La rue Auguste-Comte, una traversa di Boulevard Saint-Michel ombreggiata dai tigli, costeggia il Jardin du Luxembourg. Al numero 6 una targa ricorda che in questo palazzo, tipicamente hausmannien, Simone Weil trascorse gli ultimi anni parigini della sua sofferta esistenza. Fu qui, agli inizi di luglio del 1992, che incontrai André Weil per discutere dell'edizione italiana del suo Number theory, che stavo allora curando per Einaudi. Era solo nel vasto appartamento di famiglia, che appariva disabitato, e mi accolse con algida cortesia d'altri tempi. Parlammo di varie minuzie della traduzione, di alcuni dettagli della bibliografia, di Descartes; i commenti di Weil erano sempre laconici e lunghi silenzi punteggiavano la nostra conversazione. In parte per l'emozione, in parte perché mi trovavo costretto a parlare a voce innaturalmente alta ("Sono sordo", mi aveva detto subito, senza preamboli), il mio francese rischiava di tanto in tanto di incepparsi. Gli chiesi se avesse intenzione di partecipare al congresso europeo di matematica, che proprio in quei giorni si stava svolgendo alla Sorbona (la mattina stessa avevo intravisto da lontano, riverito da tutti, il suo vecchio amico Henri Cartan). Ebbe un guizzo di sarcasmo nello sguardo: da molto tempo aveva imparato che questo genere di congressi sono completamente inutili. Al momento di congedarmi, mi annotò su un foglietto giallo l'indirizzo della sua casa di campagna, a Parcé, un piccolo villaggio della Sarthe.
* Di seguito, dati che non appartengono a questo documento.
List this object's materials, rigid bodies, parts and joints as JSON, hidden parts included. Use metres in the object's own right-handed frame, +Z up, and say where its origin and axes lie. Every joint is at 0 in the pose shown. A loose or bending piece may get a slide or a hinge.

I miei rapporti con André Weil erano iniziati pochi mesi prima sotto cattivi auspici. Leggendo le prime bozze della traduzione di Number theory era andato su tutte le furie per la presenza di vari errori e imprecisioni nella terminologia matematica, accusando senza mezzi termini il traduttore e me di totale incompetenza. Gli inviai allora una lunga lettera, spiegandogli che il traduttore non era un matematico di professione, difendendo il mio lavoro, appena iniziato, di curatore e revisore e discutendo ad una ad una, con pignoleria estrema, tutte le correzioni da lui proposte. Weil mi rispose a stretto giro di posta: "Mon cher Collègue, je [...] tiens à vous remercier du soin minutieux et consciencieux que vous apportez à la traduction de mon livre". Due giorni dopo, comunque, ricevetti una seconda lettera con decine e decine di correzioni.

Il mio carteggio con André Weil proseguì l'anno seguente, quando tradussi, sempre per Einaudi, Souvenirs d'apprentissage. Nelle minuziose liste di correzioni, precisazioni, richieste di chiarimenti sulle mie scelte di traduttore, potevo intuire tutto l'amore per il sapere - e per il gioco intellettuale - di uno dei grandi matematici del nostro secolo, che ha scritto che "la matematica è solo uno degli specchi in cui si riflette la verità, anche se forse con più purezza che in altri".

 

Claudio Bartocci, "Lettera matematica Pristem", n. 36, settembre 2000.